Robinson girls’ basketball Coach T.J. Dade was running out of buttons to push. His team had lost nine of 10 games in the Virginia AAA Concorde District, and he needed a way to spark the Rams before their district tournament quarterfinal Tuesday against Westfield, a team that had twice blown them out. But how?
As he does often in his life, Dade thought about an uncle, the late Robert Dulaney, whose Madison County farm he used to visit and work at during the summer, a place where he learned so many life lessons. So before the game against Westfield, Dade talked to the Rams about his uncle and asked each player to name a person or people in their life, alive or dead, to whom they would like to dedicate their effort that night. The responses ranged from parents to grandparents to first basketball coaches.
Sixth-seeded Robinson proceeded to beat third-seeded Westfield, 43-42, after losing to the Bulldogs by 17 and 22 points during the regular season. With the win, the Rams (7-16) qualified for the Northern Region tournament and denied Westfield (13-8) a berth.
“It made us focus on the game and play hard for them,” said Robinson senior guard-forward Dhyamond Crenshaw, who named her parents and siblings as the loved ones she was playing for. “Before the game, we were all joking and ready to play, but when he talked about everything, it made us buckle down and really want to win the game more than we wanted to do anything else.”
Crenshaw, a 46 percent free-throw shooter, hit two foul shots with about 13 seconds to play to provide the tying and decisive points. The Rams lost 72-35 to No. 14 Centreville on Wednesday night in the district semifinals and will enter the 16-team region tournament as the Concorde’s fourth seed.
Reaching regionals caps an unconventional senior season for Chowan recruit Crenshaw. She played at Robinson her first two years of high school, then transferred last year to St. Stephen’s/St. Agnes to play for her father, Calvin.
Crenshaw practiced with the Saints at the beginning of the season, but a week or so before the first game, she transferred to Robinson. She called it “a decision that had to be made” for reasons not related to basketball.
So with the season opener approaching, Crenshaw entered a Robinson program she knew well but encountered girls who were strangers.
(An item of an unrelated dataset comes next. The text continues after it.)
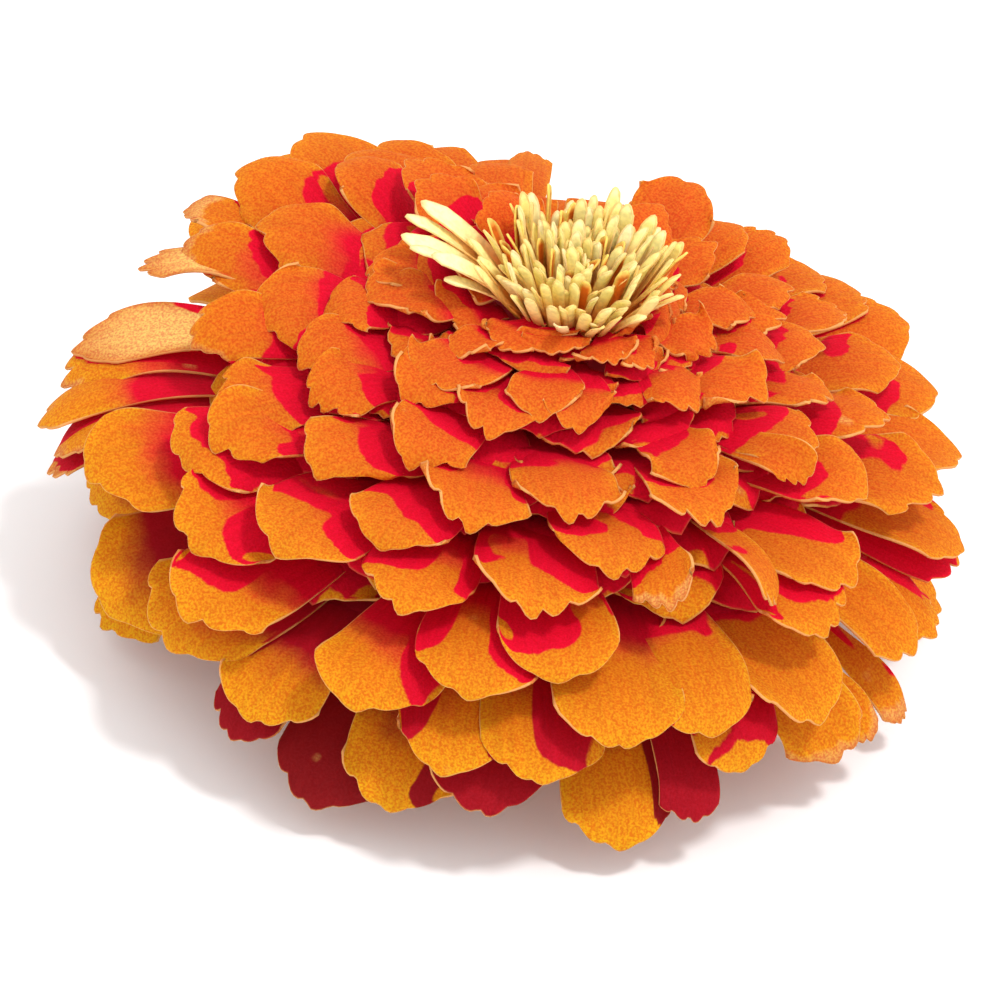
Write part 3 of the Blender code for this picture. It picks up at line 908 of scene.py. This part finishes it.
def strapPoint(strap, across, along):
    # a long strap, hollow along its middle, with a blunt rounded tip
    foot, tipFrom = tuft["foot"], tuft["tipFrom"]
    widen = foot + (1.0 - foot) * math.sin(0.5 * math.pi * min(1.0, along / tuft["fullAt"]))
    tipIn = max(0.0, (along - tipFrom) / (1.0 - tipFrom))
    width = strap["halfWidth"] * widen * (1.0 - tuft["tipIn"] * tipIn**2)
    up = along * strap["length"] - tuft["tipRound"] * strap["halfWidth"] * tipIn * across**2
    lean = strap["lean"] + strap["bow"] * along
    out = Vector((math.cos(strap["azimuth"]), math.sin(strap["azimuth"]), 0.0))
    inward = Vector((-math.cos(strap["facing"]), -math.sin(strap["facing"]), 0.0))
    side = Vector((inward.y, -inward.x, 0.0))
    axis = out * math.sin(lean) + Vector((0.0, 0.0, math.cos(lean)))
    root = out * strap["reach"] + Vector((headForm["crownShift"][0], 0.0, tuft["base"]))
    return root + axis * up + side * across * width + inward * strap["trough"] * width * across**2


def tuftStraps(dice):
    straps = []
    middle, rim = tuft["height"]
    brownMore, brownPower = tuft["brownBack"]
    for index in range(tuft["count"]):
        share = math.sqrt((index + 0.5) / tuft["count"])
        azimuth = index * goldenAngle
        behind = max(0.0, math.sin(azimuth)) ** tuft["backPower"]
        lean = tuft["lean"] + (tuft["backLean"] - tuft["lean"]) * behind
        lean *= share ** tuft["leanPower"]
        length = middle + (rim - middle) * share
        brown = tuft["brownShare"] + brownMore * behind * share**brownPower
        straps.append({
            "azimuth": azimuth,
            "reach": share * tuft["radius"],
            "facing": azimuth + dice.uniform(-tuft["facing"], tuft["facing"]),
            "length": length * (1.0 + tuft["heightSpread"] * dice.uniform(-1.0, 1.0)),
            "lean": math.radians(lean + tuft["leanSpread"] * dice.uniform(-1.0, 1.0)),
            "bow": math.radians(dice.uniform(*tuft["bow"])),
            "halfWidth": dice.uniform(*tuft["halfWidth"]),
            "trough": dice.uniform(*tuft["trough"]),
            "brown": 1.0 if dice.random() < brown else 0.0,
            "tone": dice.random(),
        })
    for side, lean, length, halfWidth in broadStraps:
        straps.append({
            "azimuth": math.radians(side),
            "reach": tuft["radius"] * broadForm["reach"],
            "facing": math.radians(side) + dice.uniform(-broadForm["facing"], broadForm["facing"]),
            "length": length,
            "lean": math.radians(lean),
            "bow": math.radians(broadForm["bow"]),
            "halfWidth": halfWidth,
            "trough": broadForm["trough"],
            "brown": 0.0,
            "tone": broadForm["palest"] + (1.0 - broadForm["palest"]) * dice.random(),
        })
    return straps


def strawFinish():
    look = strawLook
    material, tree, shader = newFinish("floretStraw", look["roughness"], look["gloss"])
    tone, brown, edge = (attributeOf(tree, key) for key in ("tone", "brown", "edge"))
    along = sheetPlace(tree)[2]
    straw = rampOf(tree, tone, look["straw"])
    # orange foot and red-brown rim, partly painted shade between the straps
    straw = blendColour(tree, greyRamp(tree, along, *look["footEnd"]), look["foot"], straw)
    straw = blendColour(tree, greyRamp(tree, edge, *look["rimFade"]), straw, look["rim"])
    rust = blendColour(tree, edge, look["rust"], look["rustRim"])
    colour = blendColour(tree, brown, straw, rust)
    grain = noiseOf(tree, objectPlace(tree), look["grain"], 1.0)
    colour = blendColour(tree, 1.0, colour, greyRamp(tree, grain, *look["grainShade"]), "MULTIPLY")
    tree.links.new(colour, shader.inputs["Base Color"])
    return material


def makeTuft():
    bm = bmesh.new()
    bm.loops.layers.uv.new("UVMap")
    tone, brown, edge = (bm.verts.layers.float.new(key) for key in ("tone", "brown", "edge"))
    columns, rows = tuft["columns"], tuft["rows"]
    for strap in tuftStraps(random.Random(tuft["seed"])):
        grid = bmesh.ops.create_grid(bm, x_segments=columns, y_segments=rows, size=1.0, calc_uvs=True)
        for vert in grid["verts"]:
            across, along = vert.co.x, (vert.co.y + 1.0) / 2.0
            vert[tone] = strap["tone"]
            vert[brown] = strap["brown"]
            vert[edge] = 1.0 if abs(across) > gridEdge or along > gridEdge else 0.0
            vert.co = strapPoint(strap, across, along) * mm
    straw = strawFinish()
    piece = finishedPiece("floretTuft", bm, [straw, straw, straw], "disc_florets")
    giveThickness(piece, tuft["thickness"] * mm)
    print("tuft made:", len(piece.data.polygons), "faces")


makeTuft()


# The green cup of bracts under the head, and the cut stem

cup = {
    "top": 21.7,  # mm above the surface
    "bottom": 9.0,
    "radius": 11.0,
    "neck": 4.6,
    "profileSteps": 8,
    "sides": 44,
    "inset": 0.1,  # mm by which the cup's body stays under the bracts
    "rows": 3,
    "perRow": 11,
    "length": 7.0,
    "halfWidth": (2.1, 2.5, 3.0),
    "tipWidth": 0.75,  # how much narrower the tip is
    "lift": (0.05, 1.0),  # mm off the cup, at the root and at the tip
    "rounding": 0.22,
    "mesh": 8,
    "darkFrom": 0.3,  # share of a bract's length from which its edge is dark
    "thickness": 0.35,
}

leafLook = {
    "roughness": 0.62,
    "streaks": (900.0, 900.0, 90.0),
    "streakEnds": (0.3, 0.7),
    "rimFade": (0.3, 0.95, 0.0, 0.9),
    "relief": 0.3,
}

# dark and pale streaks, then the rim
bractColours = ((0.07, 0.13, 0.03, 1.0), (0.16, 0.26, 0.07, 1.0), (0.035, 0.018, 0.012, 1.0))
stemColours = ((0.13, 0.21, 0.05, 1.0), (0.24, 0.36, 0.11, 1.0), (0.1, 0.1, 0.05, 1.0))


def cupSkin(up):
    return cup["neck"] + (cup["radius"] - cup["neck"]) * math.sin(0.5 * math.pi * up)


def bractPoint(row, azimuth, across, along):
    tall = cup["top"] - cup["bottom"]
    up = min(1.0, row / cup["rows"] + along * cup["length"] / tall)
    low, high = cup["lift"]
    radius = cupSkin(up) + low + (high - low) * along**2
    side = across * cup["halfWidth"][row] * math.sqrt(1.0 - cup["tipWidth"] * along**4)
    turn = azimuth + side / cupSkin(up)
    rise = cup["bottom"] + up * tall - cup["rounding"] * across**2 * along * cup["length"]
    return Vector((radius * math.cos(turn), radius * math.sin(turn), rise)) * mm


def leafGreen(name, dark, pale, rim):
    material, tree, shader = newFinish(name, leafLook["roughness"])
    streaked = stretched(tree, objectPlace(tree), leafLook["streaks"]).outputs[0]
    streaks = noiseOf(tree, streaked, 1.0)
    colour = rampOf(tree, streaks, tuple(zip(leafLook["streakEnds"], (dark, pale))))
    edge = greyRamp(tree, attributeOf(tree, "edge"), *leafLook["rimFade"])
    tree.links.new(blendColour(tree, edge, colour, rim), shader.inputs["Base Color"])
    addRelief(tree, shader, streaks, leafLook["relief"])
    return material


def makeCup():
    green = leafGreen("bractGreen", *bractColours)
    body = bmesh.new()
    body.verts.layers.float.new("edge")
    profile = [(0.0, cup["top"])]
    for step in range(cup["profileSteps"] + 1):
        up = 1.0 - step / cup["profileSteps"]
        height = cup["bottom"] + up * (cup["top"] - cup["bottom"])
        profile.append((cupSkin(up) - cup["inset"], height))
    profile.append((0.0, cup["bottom"]))
    turned(body, profile, cup["sides"])
    finishedPiece("cupBody", body, [green], "involucre")
    bm = bmesh.new()
    edge = bm.verts.layers.float.new("edge")
    for row in range(cup["rows"]):
        for index in range(cup["perRow"]):
            azimuth = math.tau * (index + 0.5 * (row % 2)) / cup["perRow"]
            grid = bmesh.ops.create_grid(bm, x_segments=cup["mesh"], y_segments=cup["mesh"], size=1.0)
            for vert in grid["verts"]:
                across, along = vert.co.x, (vert.co.y + 1.0) / 2.0
                atSide = abs(across) > gridEdge and along > cup["darkFrom"]
                vert[edge] = 1.0 if atSide or along > gridEdge else 0.0
                vert.co = bractPoint(row, azimuth, across, along)
    piece = finishedPiece("cupBracts", bm, [green, green, green], "involucre")
    giveThickness(piece, cup["thickness"] * mm)
    print("cup made:", len(piece.data.polygons), "faces")


makeCup()

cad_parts["stem"].data.materials.clear()
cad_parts["stem"].data.materials.append(leafGreen("stemGreen", *stemColours))


# Floor and light

studio = {
    "floorHalf": 1.5,  # m
    "floorColour": (0.93, 0.93, 0.93, 1.0),
    "floorRoughness": 0.9,
    "key": 1.5,
    "keyAngle": 8.0,  # degrees, how soft its shadows are
    "keyAzimuth": -40.0,  # from the right of the camera
    "keyElevation": 70.0,
    "sky": 1.25,
    "skyColour": (1.0, 1.0, 1.0, 1.0),
}


def makeFloor():
    bm = bmesh.new()
    bmesh.ops.create_grid(bm, x_segments=1, y_segments=1, size=studio["floorHalf"])
    mesh = bpy.data.meshes.new("floor")
    bm.to_mesh(mesh)
    bm.free()
    floor = bpy.data.objects.new("floor", mesh)
    material, _, shader = newFinish("paleFloor", studio["floorRoughness"], 0.0)
    shader.inputs["Base Color"].default_value = studio["floorColour"]
    mesh.materials.append(material)
    scene.collection.objects.link(floor)


def makeLight():
    data = bpy.data.lights.new("keySun", "SUN")
    data.energy = studio["key"]
    data.angle = math.radians(studio["keyAngle"])
    key = bpy.data.objects.new("keySun", data)
    side, tall = math.radians(studio["keyAzimuth"]), math.radians(studio["keyElevation"])
    towards = Vector((math.cos(side) * math.cos(tall), math.sin(side) * math.cos(tall), math.sin(tall)))
    key.rotation_mode = "QUATERNION"
    key.rotation_quaternion = towards.to_track_quat("Z", "Y")
    key.location = towards
    scene.collection.objects.link(key)
    world = bpy.data.worlds.new("softSky")
    world.use_nodes = True
    background = world.node_tree.nodes["Background"]
    background.inputs["Color"].default_value = studio["skyColour"]
    background.inputs["Strength"].default_value = studio["sky"]
    scene.world = world


makeFloor()
makeLight()
print("floor and light set")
Other than three players, Crenshaw knew no one, and here she was, one of two seniors on the roster, expected to help lead a young team that she had not joined until sometime around Thanksgiving, one that would go on to finish last in the six-school Concorde.
“It’s been an interesting experience,” Crenshaw said with a laugh Wednesday night. “Usually when the team has been so-called ‘young,’ I was the young one. Now it’s me being the senior. It’s hard having to direct them on what’s right and what’s not right so they don’t make the same mistake twice.
“It’s also been a fun season because they say what young people say. The questions they ask aren’t on topic sometimes. It’s halftime and and we’re down and they’ll ask how their hair looks. I just tell them to focus on the game. No one’s here to watch your hair.”
“I knew she could add some leadership, some varsity experience,” Dade said. “But those things can go one of two ways. Sometimes they work out, sometimes they don’t. A kid comes in with a different style of play. You’re always cautiously optimistic about stuff like that.”
Crenshaw averaged 22.9 points per game last season as St. Stephen’s, which went 20-6, 11-1 in Independent School League A play. Now in ISL AA, the Saints are 9-13, 3-8, and sometimes suit up only seven players. Crenshaw is averaging 12.2 points at Robinson, five-plus more than any teammate.
“From a coaching standpoint, it’s not a tough thing to deal with because you coach who you have,” St. Stephen’s Coach Calvin Crenshaw said of his daughter returning to Robinson. “On a more personal level, yeah, it was kind of tough. But I’m very happy for her.”
Crenshaw and company led Westfield by 10 in the quarterfinals, with the Bulldogs struggling against Robinson’s zone until the fourth period, when they took a one-point lead with less than two minutes remaining. After Crenshaw made her free throws, Westfield squeezed off a shot in the final seconds and the Rams came up with a loose-ball rebound to seal the win.
The late Dulaney, a farmer and carpenter known as “Uncle Turk,” would have been proud.
“I thought about it Monday night after our practice,” said Dade, who grew up in the District and attended Coolidge and Theodore Roosevelt high schools. “I didn’t think we had a particularly good practice. You get to a point where you run out of things to tell your team.
“I just kind of thought about [my uncle]. He always stressed that if you’re going to do something, you commit to it and do it right or you don’t do it at all. I told them often times I think about him when things get kind of tough.”